* _Exercise goal_
Word for word, restate every line of the material.

* _Source material_
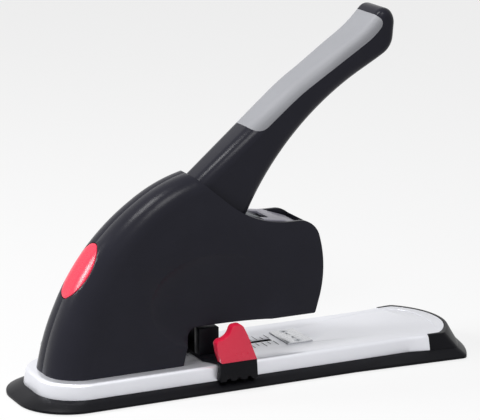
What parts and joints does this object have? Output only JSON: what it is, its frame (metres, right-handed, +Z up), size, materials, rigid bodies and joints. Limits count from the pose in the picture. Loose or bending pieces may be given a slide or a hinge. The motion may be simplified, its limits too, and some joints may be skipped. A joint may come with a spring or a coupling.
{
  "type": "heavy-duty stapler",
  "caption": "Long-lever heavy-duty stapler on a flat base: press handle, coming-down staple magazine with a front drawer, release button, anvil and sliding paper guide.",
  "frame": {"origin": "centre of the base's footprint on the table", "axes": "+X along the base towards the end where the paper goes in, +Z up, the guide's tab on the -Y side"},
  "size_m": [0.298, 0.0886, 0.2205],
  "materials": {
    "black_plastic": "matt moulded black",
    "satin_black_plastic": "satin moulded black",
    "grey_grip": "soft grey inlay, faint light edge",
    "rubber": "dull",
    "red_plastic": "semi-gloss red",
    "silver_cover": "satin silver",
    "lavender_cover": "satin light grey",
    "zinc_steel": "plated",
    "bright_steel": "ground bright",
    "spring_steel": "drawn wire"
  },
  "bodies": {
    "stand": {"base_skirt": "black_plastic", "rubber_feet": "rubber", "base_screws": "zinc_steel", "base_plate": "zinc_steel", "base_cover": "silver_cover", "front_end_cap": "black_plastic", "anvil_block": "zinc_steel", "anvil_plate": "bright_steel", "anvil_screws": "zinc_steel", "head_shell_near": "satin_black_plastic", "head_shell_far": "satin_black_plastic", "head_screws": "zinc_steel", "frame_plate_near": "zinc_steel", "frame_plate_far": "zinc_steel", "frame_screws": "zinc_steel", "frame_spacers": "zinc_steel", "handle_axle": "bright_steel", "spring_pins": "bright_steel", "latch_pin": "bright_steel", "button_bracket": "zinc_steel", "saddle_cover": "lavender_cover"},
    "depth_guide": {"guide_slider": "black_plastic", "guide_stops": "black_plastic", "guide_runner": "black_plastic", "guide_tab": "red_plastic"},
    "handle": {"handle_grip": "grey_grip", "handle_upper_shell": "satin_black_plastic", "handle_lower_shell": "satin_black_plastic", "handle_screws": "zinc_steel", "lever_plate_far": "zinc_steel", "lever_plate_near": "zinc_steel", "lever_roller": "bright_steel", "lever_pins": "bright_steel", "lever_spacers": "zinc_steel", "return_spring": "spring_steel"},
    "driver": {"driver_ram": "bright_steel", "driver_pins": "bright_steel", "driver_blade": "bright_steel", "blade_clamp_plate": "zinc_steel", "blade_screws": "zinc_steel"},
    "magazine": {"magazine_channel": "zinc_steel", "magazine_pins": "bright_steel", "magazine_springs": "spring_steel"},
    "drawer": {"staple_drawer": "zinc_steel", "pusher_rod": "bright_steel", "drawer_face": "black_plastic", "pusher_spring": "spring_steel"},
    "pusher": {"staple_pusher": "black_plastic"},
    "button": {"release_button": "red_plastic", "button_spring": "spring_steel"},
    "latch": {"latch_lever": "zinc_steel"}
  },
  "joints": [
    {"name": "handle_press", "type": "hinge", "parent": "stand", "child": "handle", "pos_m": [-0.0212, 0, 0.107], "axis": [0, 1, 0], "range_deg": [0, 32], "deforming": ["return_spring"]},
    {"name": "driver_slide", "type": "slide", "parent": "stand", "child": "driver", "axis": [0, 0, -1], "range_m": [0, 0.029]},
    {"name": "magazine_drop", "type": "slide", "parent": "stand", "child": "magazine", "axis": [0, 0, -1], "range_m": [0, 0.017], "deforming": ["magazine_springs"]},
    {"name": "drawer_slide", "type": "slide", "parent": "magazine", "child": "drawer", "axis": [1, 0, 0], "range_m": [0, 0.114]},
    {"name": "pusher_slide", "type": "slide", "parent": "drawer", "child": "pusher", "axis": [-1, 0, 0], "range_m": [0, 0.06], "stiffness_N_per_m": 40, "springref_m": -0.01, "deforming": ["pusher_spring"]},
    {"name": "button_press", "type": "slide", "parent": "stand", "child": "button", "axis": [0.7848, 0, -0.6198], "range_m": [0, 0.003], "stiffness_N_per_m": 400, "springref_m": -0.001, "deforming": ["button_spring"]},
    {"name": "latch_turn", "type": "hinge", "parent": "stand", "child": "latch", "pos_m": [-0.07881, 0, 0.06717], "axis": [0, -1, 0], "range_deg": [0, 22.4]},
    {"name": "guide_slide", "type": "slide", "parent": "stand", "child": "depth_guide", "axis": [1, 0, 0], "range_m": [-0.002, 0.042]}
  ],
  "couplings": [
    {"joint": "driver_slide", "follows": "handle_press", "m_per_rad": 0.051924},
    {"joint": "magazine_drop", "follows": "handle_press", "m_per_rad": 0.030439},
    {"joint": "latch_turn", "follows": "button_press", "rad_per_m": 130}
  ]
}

* _Task result_
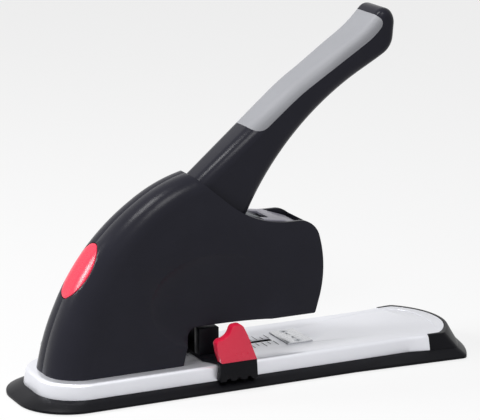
What parts and joints does this object have? Output only JSON: what it is, its frame (metres, right-handed, +Z up), size, materials, rigid bodies and joints. Limits count from the pose in the picture. Loose or bending pieces may be given a slide or a hinge. The motion may be simplified, its limits too, and some joints may be skipped. A joint may come with a spring or a coupling.
{
  "type": "heavy-duty stapler",
  "caption": "Long-lever heavy-duty stapler on a flat base: press handle, coming-down staple magazine with a front drawer, release button, anvil and sliding paper guide.",
  "frame": {"origin": "centre of the base's footprint on the table", "axes": "+X along the base towards the end where the paper goes in, +Z up, the guide's tab on the -Y side"},
  "size_m": [0.298, 0.0886, 0.2205],
  "materials": {
    "black_plastic": "matt moulded black",
    "satin_black_plastic": "satin moulded black",
    "grey_grip": "soft grey inlay, faint light edge",
    "rubber": "dull",
    "red_plastic": "semi-gloss red",
    "silver_cover": "satin silver",
    "lavender_cover": "satin light grey",
    "zinc_steel": "plated",
    "bright_steel": "ground bright",
    "spring_steel": "drawn wire"
  },
  "bodies": {
    "stand": {"base_skirt": "black_plastic", "rubber_feet": "rubber", "base_screws": "zinc_steel", "base_plate": "zinc_steel", "base_cover": "silver_cover", "front_end_cap": "black_plastic", "anvil_block": "zinc_steel", "anvil_plate": "bright_steel", "anvil_screws": "zinc_steel", "head_shell_near": "satin_black_plastic", "head_shell_far": "satin_black_plastic", "head_screws": "zinc_steel", "frame_plate_near": "zinc_steel", "frame_plate_far": "zinc_steel", "frame_screws": "zinc_steel", "frame_spacers": "zinc_steel", "handle_axle": "bright_steel", "spring_pins": "bright_steel", "latch_pin": "bright_steel", "button_bracket": "zinc_steel", "saddle_cover": "lavender_cover"},
    "depth_guide": {"guide_slider": "black_plastic", "guide_stops": "black_plastic", "guide_runner": "black_plastic", "guide_tab": "red_plastic"},
    "handle": {"handle_grip": "grey_grip", "handle_upper_shell": "satin_black_plastic", "handle_lower_shell": "satin_black_plastic", "handle_screws": "zinc_steel", "lever_plate_far": "zinc_steel", "lever_plate_near": "zinc_steel", "lever_roller": "bright_steel", "lever_pins": "bright_steel", "lever_spacers": "zinc_steel", "return_spring": "spring_steel"},
    "driver": {"driver_ram": "bright_steel", "driver_pins": "bright_steel", "driver_blade": "bright_steel", "blade_clamp_plate": "zinc_steel", "blade_screws": "zinc_steel"},
    "magazine": {"magazine_channel": "zinc_steel", "magazine_pins": "bright_steel", "magazine_springs": "spring_steel"},
    "drawer": {"staple_drawer": "zinc_steel", "pusher_rod": "bright_steel", "drawer_face": "black_plastic", "pusher_spring": "spring_steel"},
    "pusher": {"staple_pusher": "black_plastic"},
    "button": {"release_button": "red_plastic", "button_spring": "spring_steel"},
    "latch": {"latch_lever": "zinc_steel"}
  },
  "joints": [
    {"name": "handle_press", "type": "hinge", "parent": "stand", "child": "handle", "pos_m": [-0.0212, 0, 0.107], "axis": [0, 1, 0], "range_deg": [0, 32], "deforming": ["return_spring"]},
    {"name": "driver_slide", "type": "slide", "parent": "stand", "child": "driver", "axis": [0, 0, -1], "range_m": [0, 0.029]},
    {"name": "magazine_drop", "type": "slide", "parent": "stand", "child": "magazine", "axis": [0, 0, -1], "range_m": [0, 0.017], "deforming": ["magazine_springs"]},
    {"name": "drawer_slide", "type": "slide", "parent": "magazine", "child": "drawer", "axis": [1, 0, 0], "range_m": [0, 0.114]},
    {"name": "pusher_slide", "type": "slide", "parent": "drawer", "child": "pusher", "axis": [-1, 0, 0], "range_m": [0, 0.06], "stiffness_N_per_m": 40, "springref_m": -0.01, "deforming": ["pusher_spring"]},
    {"name": "button_press", "type": "slide", "parent": "stand", "child": "button", "axis": [0.7848, 0, -0.6198], "range_m": [0, 0.003], "stiffness_N_per_m": 400, "springref_m": -0.001, "deforming": ["button_spring"]},
    {"name": "latch_turn", "type": "hinge", "parent": "stand", "child": "latch", "pos_m": [-0.07881, 0, 0.06717], "axis": [0, -1, 0], "range_deg": [0, 22.4]},
    {"name": "guide_slide", "type": "slide", "parent": "stand", "child": "depth_guide", "axis": [1, 0, 0], "range_m": [-0.002, 0.042]}
  ],
  "couplings": [
    {"joint": "driver_slide", "follows": "handle_press", "m_per_rad": 0.051924},
    {"joint": "magazine_drop", "follows": "handle_press", "m_per_rad": 0.030439},
    {"joint": "latch_turn", "follows": "button_press", "rad_per_m": 130}
  ]
}